There's also the Lich, an ancient gross skeleton guy who wanders around sucking the stuff of the Earth into his bag of evil.

The appeal of Adventure Time is its ability to channel undistilled nostalgia. It's full of little pieces of our childhood -- video games, movies, awkward crushes, and the clear knowledge of good and evil. Finn is the thirteen-year-old we all hoped we were, who has the moral compass of Optimus Prime and the muscles of Superman but takes delight in high-fives and treehouses. The Ice King is the creepy kid down the street who never seems to go away or improve.

The show's bizarre formula of the grotesque, weird and childishly fun would be very tough to replicate on the comics page -- if it weren't for the fact that Ryan North, of Dinosaur Comics, is writing it. You all know qwantz.com, where T. Rex clip art has endless existential conversations, day after day. That Ryan North.

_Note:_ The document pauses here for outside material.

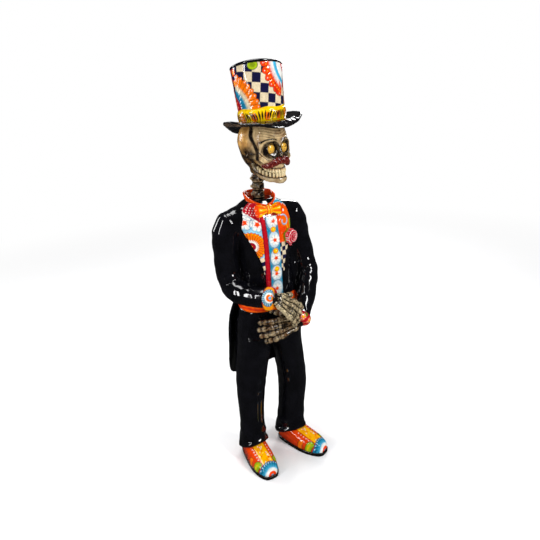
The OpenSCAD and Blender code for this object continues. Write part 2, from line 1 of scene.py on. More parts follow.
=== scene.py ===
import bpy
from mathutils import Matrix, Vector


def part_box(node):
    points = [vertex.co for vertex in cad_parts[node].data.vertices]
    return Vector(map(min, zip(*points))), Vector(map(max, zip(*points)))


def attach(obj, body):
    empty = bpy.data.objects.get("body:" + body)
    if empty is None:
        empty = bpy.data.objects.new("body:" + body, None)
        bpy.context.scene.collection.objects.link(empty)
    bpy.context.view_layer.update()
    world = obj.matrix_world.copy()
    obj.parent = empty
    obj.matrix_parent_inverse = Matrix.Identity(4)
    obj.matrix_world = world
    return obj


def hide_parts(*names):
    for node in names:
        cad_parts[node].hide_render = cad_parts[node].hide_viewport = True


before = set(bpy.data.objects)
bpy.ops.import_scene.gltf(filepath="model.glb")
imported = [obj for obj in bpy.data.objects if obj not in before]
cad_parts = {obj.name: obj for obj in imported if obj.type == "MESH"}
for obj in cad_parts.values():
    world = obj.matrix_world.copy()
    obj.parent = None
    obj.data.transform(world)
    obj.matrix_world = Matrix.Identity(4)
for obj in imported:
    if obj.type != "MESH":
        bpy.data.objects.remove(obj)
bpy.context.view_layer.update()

import bpy
import itertools
import math
import numpy as np
from mathutils import Vector

MM = 0.001
rng = np.random.default_rng(20)

# The axis of the neck rod, and the middle of the figure that the CAD is drawn about, in millimetres
rod_low, rod_high = (np.array(corner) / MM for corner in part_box("neck_rod"))
ROD = (rod_low + rod_high) / 2
FIGURE = np.array([ROD[0], ROD[1] - 18, 0])
HEAD_TURN = math.radians(12)
SKULL_AHEAD = 27
BRIM_Z = 797
HAT_TILT = (math.radians(-4.5), math.radians(-2))


# ---- frames ----
def turn(axis, angle):
    c, s = math.cos(angle), math.sin(angle)
    a, b = [(1, 2), (2, 0), (0, 1)][axis]
    m = np.eye(3)
    m[a, a] = m[b, b] = c
    m[a, b], m[b, a] = -s, s
    return m


class Place:
    """A frame of its own for a piece: points are drawn in it and moved to the row frame."""

    def __init__(self, matrix, origin):
        self.m, self.o = np.array(matrix, float), np.array(origin, float)

    def out(self, p):
        return np.asarray(p) @ self.m.T + self.o

    def into(self, p):
        return (np.asarray(p) - self.o) @ self.m

    def then(self, matrix, origin):
        return Place(self.m @ matrix, self.out(origin))


BODY = Place(np.eye(3), FIGURE)
HEAD = Place(turn(2, HEAD_TURN), [ROD[0], ROD[1], 0]).then(np.eye(3), [0, -SKULL_AHEAD, 0])
HAT = HEAD.then(turn(1, HAT_TILT[1]) @ turn(0, HAT_TILT[0]), [0, 0, BRIM_Z])


def unit(v):
    v = np.asarray(v, float)
    return v / np.linalg.norm(v)


def step(a, b, x):
    t = np.clip((x - a) / (b - a), 0, 1)
    return t * t * (3 - 2 * t)


def mix(a, b, t):
    return a + (b - a) * t


# ---- noise ----
LATTICE = rng.random((32, 32, 32))


def noise(p, size):
    """Smooth value noise from -1 to 1 at points p, with features of that size."""
    q = np.asarray(p, float) / size + 7.3
    i = np.floor(q).astype(int)
    f = q - i
    f = f * f * (3 - 2 * f)
    total = 0
    for d in itertools.product((0, 1), repeat=3):
        w = np.prod([np.where(d[k], f[:, k], 1 - f[:, k]) for k in range(3)], axis=0)
        j = [(i[:, k] + d[k]) % 32 for k in range(3)]
        total = total + w * LATTICE[j[0], j[1], j[2]]
    return total * 2 - 1


def cloudy(p, size, octaves=3):
    return sum(noise(p, size / 2 ** k) / 2 ** k for k in range(octaves))


# ---- solids from distance fields ----
class Grid:
    def __init__(self, low, high, cell):
        self.low, self.cell = np.array(low, float), cell
        n = np.ceil((np.array(high) - self.low) / cell).astype(int) + 1
        self.axes = [self.low[k] + cell * np.arange(n[k]) for k in range(3)]
        self.x, self.y, self.z = np.meshgrid(*self.axes, indexing="ij", sparse=True)

    def ball(self, c, r):
        """Ellipsoid with middle c and radii r."""
        r = np.broadcast_to(np.asarray(r, float), 3)
        k = np.sqrt(((self.x - c[0]) / r[0]) ** 2 + ((self.y - c[1]) / r[1]) ** 2 + ((self.z - c[2]) / r[2]) ** 2)
        return (k - 1) * r.min()

    def rod(self, a, b, ra, rb=None, flat=None):
        """Round cone from a to b; flat squashes it along that axis by the factor given."""
        rb = ra if rb is None else rb
        a, b = np.asarray(a, float), np.asarray(b, float)
        d = b - a
        px, py, pz = self.x - a[0], self.y - a[1], self.z - a[2]
        t = np.clip((px * d[0] + py * d[1] + pz * d[2]) / max(d @ d, 1e-9), 0, 1)
        ex, ey, ez = px - t * d[0], py - t * d[1], pz - t * d[2]
        square = ex ** 2 + ey ** 2 + ez ** 2
        if flat is not None:
            axis, share = flat
            along = ex * axis[0] + ey * axis[1] + ez * axis[2]
            square = square + along ** 2 * (1 / share ** 2 - 1)
        return np.sqrt(square) - (ra + (rb - ra) * t)


def join(a, b, k=0.01):
    h = np.clip(0.5 + 0.5 * (b - a) / k, 0, 1)
    return b + (a - b) * h - k * h * (1 - h)


def cut(a, b, k=0.01):
    return -join(-a, b, k)


def without_specks(field, small):
    """Turns over the grid points that have at most one neighbour on their own side, which would mesh as loose specks."""
    for _ in range(3):
        inside = field < 0
        alike = np.zeros(field.shape, np.uint8)
        for axis in range(3):
            first, second = [slice(None)] * 3, [slice(None)] * 3
            first[axis], second[axis] = slice(0, -1), slice(1, None)
            same = inside[tuple(first)] == inside[tuple(second)]
            alike[tuple(first)] += same
            alike[tuple(second)] += same
        field = np.where(alike < 2, np.where(inside, small, -small), field)
    return field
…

Thus the comic recalls the glory of the cartoon easily, helped by Shelli Paroline and Braden Lamb's wonderful, expressive art, which gets the detailed, fluid, aesthetic of the show right.

Finn and Jake first learn about the art of battle burns from the surprisingly adept BMO, their little robot, and then they have to battle the Lich as he sucks the entire earth into his stuff-sucking bag. It all hinges on Desert Princess's convincing Finn and Jake sand replicas, and an awkward kiss . . .

Spittle! Gestures! Adventure Time! Come on, grab your friends! What more can I say?